* _TO BE DONE_
Write out exactly the lines from the line with "obj.matrix_parent_inverse = Matrix.Identity(4)" through the line with "cad_parts[node].hide_render = cad_parts[node].hide_viewport", including both, and nothing more.
══ STORED DATA ══
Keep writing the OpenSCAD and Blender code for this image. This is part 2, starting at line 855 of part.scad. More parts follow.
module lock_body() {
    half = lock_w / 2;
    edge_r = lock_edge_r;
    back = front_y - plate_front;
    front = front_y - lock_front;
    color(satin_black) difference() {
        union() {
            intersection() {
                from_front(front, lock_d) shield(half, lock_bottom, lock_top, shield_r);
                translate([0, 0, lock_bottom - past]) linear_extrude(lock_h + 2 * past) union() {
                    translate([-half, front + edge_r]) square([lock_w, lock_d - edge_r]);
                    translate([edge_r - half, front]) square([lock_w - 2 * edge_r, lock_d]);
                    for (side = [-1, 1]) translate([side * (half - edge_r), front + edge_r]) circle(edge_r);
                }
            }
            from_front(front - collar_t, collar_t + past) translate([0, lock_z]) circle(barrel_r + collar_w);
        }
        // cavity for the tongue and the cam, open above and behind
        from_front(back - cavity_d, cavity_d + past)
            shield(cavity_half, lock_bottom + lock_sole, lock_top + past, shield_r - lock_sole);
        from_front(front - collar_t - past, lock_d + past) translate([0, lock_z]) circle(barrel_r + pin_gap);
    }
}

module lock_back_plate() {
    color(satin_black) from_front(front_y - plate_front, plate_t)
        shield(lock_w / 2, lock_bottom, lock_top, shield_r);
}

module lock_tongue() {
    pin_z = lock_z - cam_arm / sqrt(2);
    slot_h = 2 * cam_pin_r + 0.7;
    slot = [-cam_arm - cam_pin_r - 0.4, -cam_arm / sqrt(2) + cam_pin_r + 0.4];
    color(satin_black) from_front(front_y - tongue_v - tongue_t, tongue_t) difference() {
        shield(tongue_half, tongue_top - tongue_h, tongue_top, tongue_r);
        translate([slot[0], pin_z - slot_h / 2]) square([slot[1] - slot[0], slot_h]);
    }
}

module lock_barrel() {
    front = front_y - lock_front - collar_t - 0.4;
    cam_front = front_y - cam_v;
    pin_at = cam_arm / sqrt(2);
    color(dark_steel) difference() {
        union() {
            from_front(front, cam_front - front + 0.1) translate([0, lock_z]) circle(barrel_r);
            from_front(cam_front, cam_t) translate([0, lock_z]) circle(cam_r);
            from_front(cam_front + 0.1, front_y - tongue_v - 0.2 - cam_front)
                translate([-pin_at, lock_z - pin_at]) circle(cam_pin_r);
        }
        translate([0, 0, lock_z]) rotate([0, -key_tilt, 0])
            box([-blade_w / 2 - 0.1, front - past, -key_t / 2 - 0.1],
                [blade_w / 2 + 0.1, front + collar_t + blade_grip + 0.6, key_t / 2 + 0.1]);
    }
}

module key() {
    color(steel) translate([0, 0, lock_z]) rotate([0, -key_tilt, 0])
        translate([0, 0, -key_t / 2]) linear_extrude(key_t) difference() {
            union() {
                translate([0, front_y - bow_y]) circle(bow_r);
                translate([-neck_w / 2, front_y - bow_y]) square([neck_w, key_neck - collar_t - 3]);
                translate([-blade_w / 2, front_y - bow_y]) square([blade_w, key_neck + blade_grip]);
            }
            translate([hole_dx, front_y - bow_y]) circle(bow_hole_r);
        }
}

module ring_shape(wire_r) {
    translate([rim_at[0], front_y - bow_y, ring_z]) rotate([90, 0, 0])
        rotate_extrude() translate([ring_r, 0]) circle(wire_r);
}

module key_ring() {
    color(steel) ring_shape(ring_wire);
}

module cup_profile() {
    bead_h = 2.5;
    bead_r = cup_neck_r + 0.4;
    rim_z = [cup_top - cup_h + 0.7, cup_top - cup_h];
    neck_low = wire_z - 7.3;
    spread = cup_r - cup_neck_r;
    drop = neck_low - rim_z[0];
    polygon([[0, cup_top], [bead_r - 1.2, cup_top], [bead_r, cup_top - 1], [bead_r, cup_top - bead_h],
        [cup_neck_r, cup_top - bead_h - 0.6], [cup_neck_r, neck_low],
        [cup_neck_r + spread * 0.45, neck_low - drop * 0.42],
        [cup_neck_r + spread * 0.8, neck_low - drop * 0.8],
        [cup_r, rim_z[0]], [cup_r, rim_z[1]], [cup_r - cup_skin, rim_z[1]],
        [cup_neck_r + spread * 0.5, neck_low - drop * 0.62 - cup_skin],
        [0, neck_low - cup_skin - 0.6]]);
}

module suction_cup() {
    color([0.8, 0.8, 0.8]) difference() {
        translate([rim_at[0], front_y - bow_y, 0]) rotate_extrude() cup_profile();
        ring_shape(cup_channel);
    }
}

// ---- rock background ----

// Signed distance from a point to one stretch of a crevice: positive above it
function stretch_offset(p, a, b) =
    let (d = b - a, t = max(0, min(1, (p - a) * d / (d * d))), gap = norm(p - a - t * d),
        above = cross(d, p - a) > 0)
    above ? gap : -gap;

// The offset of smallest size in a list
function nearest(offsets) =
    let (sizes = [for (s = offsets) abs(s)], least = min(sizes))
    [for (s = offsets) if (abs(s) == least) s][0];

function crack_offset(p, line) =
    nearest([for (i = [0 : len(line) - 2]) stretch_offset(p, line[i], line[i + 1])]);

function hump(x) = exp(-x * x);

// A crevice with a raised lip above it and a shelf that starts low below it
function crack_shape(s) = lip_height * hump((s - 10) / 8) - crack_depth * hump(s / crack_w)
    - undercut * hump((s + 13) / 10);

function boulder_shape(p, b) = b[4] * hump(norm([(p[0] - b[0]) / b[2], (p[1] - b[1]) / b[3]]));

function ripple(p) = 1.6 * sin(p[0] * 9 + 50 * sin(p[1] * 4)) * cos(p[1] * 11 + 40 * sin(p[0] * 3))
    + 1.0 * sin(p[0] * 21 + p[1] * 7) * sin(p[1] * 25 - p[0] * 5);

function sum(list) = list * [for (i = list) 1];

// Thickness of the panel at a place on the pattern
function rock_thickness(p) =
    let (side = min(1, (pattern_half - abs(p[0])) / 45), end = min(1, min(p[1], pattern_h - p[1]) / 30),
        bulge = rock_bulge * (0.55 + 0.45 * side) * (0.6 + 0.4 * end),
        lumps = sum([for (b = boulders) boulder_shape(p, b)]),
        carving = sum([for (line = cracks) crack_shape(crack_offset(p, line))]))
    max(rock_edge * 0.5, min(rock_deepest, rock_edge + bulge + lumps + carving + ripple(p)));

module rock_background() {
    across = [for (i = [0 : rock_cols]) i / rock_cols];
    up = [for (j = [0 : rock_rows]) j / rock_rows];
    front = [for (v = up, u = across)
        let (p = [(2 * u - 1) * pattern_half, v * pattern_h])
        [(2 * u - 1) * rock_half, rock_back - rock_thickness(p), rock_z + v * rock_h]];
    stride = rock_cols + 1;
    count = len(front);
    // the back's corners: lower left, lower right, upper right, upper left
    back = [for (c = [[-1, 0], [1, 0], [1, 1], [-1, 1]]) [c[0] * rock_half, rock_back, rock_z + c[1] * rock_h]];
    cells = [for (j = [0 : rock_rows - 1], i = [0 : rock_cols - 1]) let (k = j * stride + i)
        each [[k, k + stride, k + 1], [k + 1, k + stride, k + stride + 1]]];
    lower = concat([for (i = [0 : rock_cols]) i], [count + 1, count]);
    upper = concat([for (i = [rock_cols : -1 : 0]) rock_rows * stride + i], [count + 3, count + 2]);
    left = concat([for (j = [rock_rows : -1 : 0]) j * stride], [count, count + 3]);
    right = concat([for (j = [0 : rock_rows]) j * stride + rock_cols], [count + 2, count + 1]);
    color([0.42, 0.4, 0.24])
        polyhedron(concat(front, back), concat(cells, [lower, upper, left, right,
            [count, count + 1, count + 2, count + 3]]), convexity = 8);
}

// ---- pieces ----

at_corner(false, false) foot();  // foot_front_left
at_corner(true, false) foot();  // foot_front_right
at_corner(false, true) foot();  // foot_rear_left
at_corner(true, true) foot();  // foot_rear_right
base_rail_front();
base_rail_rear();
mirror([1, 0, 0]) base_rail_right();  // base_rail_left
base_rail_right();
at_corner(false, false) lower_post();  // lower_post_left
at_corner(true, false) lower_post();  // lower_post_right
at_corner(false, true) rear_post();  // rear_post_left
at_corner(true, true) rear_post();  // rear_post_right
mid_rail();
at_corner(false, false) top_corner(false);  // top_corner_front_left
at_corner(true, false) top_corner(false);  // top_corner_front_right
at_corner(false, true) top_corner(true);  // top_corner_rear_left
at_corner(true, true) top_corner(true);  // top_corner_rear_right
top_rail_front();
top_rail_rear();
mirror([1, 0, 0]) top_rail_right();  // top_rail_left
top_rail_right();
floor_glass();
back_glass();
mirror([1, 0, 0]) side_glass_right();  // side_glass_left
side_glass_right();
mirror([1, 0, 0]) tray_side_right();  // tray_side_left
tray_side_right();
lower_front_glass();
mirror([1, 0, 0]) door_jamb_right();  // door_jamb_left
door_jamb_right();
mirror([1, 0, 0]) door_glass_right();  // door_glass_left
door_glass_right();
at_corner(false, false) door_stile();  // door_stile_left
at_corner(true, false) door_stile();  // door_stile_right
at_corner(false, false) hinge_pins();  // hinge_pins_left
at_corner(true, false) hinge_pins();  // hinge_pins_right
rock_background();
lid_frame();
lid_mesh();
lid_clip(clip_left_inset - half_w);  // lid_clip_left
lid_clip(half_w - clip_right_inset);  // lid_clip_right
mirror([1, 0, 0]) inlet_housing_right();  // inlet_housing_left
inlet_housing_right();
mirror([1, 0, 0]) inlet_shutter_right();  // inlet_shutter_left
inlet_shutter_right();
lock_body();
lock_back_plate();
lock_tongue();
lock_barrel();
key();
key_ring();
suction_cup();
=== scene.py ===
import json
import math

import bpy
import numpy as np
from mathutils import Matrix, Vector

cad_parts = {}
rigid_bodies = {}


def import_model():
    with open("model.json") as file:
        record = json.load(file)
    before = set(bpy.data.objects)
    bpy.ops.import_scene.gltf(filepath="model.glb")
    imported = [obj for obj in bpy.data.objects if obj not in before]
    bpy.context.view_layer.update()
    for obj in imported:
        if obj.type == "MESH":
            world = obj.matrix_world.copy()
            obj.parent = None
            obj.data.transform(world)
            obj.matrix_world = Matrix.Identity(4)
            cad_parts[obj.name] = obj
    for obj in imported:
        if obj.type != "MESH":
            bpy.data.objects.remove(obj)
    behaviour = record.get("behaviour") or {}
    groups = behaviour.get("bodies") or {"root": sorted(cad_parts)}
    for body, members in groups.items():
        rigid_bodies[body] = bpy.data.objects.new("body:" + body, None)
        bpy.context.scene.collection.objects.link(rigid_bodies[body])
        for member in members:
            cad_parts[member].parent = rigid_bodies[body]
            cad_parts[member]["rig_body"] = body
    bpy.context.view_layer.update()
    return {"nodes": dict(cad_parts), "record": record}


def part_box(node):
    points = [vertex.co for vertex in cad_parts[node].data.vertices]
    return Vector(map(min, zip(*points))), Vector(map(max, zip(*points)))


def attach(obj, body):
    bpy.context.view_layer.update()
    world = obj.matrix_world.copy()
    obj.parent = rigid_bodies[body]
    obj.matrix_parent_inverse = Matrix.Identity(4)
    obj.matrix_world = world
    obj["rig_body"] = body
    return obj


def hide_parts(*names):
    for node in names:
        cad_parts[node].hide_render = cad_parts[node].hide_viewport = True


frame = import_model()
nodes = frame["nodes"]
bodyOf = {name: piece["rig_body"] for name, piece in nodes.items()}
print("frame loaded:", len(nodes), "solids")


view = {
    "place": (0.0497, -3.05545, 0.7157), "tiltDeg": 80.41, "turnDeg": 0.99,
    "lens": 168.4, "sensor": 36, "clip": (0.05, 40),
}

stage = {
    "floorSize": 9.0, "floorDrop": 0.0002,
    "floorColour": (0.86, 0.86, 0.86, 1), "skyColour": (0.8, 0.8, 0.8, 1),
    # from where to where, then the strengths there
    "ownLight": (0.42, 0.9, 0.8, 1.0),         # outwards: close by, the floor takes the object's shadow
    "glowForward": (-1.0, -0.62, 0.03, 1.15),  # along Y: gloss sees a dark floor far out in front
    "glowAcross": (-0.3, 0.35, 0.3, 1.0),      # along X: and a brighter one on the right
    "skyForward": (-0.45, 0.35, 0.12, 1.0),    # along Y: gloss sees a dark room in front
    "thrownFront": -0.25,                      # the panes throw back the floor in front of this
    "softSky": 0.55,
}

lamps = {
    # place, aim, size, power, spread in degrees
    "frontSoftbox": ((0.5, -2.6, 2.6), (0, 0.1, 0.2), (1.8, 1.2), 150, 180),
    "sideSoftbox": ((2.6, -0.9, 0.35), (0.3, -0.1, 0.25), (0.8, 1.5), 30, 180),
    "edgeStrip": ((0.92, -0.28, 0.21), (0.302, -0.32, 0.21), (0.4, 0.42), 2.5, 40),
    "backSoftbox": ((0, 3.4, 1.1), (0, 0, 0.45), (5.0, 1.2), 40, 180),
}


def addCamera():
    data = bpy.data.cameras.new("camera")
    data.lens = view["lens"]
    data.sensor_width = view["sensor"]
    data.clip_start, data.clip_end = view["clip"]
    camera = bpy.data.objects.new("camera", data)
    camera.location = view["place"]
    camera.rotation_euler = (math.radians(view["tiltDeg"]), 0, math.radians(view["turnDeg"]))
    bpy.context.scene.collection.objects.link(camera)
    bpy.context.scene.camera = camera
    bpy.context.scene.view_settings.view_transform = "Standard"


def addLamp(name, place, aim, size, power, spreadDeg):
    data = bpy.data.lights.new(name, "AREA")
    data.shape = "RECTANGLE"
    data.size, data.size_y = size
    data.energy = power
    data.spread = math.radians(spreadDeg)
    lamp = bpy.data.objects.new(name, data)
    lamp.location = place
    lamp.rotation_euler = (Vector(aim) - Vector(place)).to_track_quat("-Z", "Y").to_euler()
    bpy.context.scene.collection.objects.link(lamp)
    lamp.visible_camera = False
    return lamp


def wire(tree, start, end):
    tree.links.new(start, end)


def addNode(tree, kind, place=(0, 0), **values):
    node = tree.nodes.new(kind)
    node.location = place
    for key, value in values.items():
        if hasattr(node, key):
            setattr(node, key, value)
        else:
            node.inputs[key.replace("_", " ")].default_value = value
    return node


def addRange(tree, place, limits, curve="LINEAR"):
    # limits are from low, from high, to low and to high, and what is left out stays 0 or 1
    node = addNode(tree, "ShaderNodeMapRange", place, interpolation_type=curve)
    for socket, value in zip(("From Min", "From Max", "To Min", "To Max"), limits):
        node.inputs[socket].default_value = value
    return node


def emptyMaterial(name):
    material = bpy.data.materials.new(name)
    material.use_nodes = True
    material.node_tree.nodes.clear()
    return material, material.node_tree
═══
* _EXPECTED ANSWER_
    obj.matrix_parent_inverse = Matrix.Identity(4)
    obj.matrix_world = world
    obj["rig_body"] = body
    return obj


def hide_parts(*names):
    for node in names:
        cad_parts[node].hide_render = cad_parts[node].hide_viewport = True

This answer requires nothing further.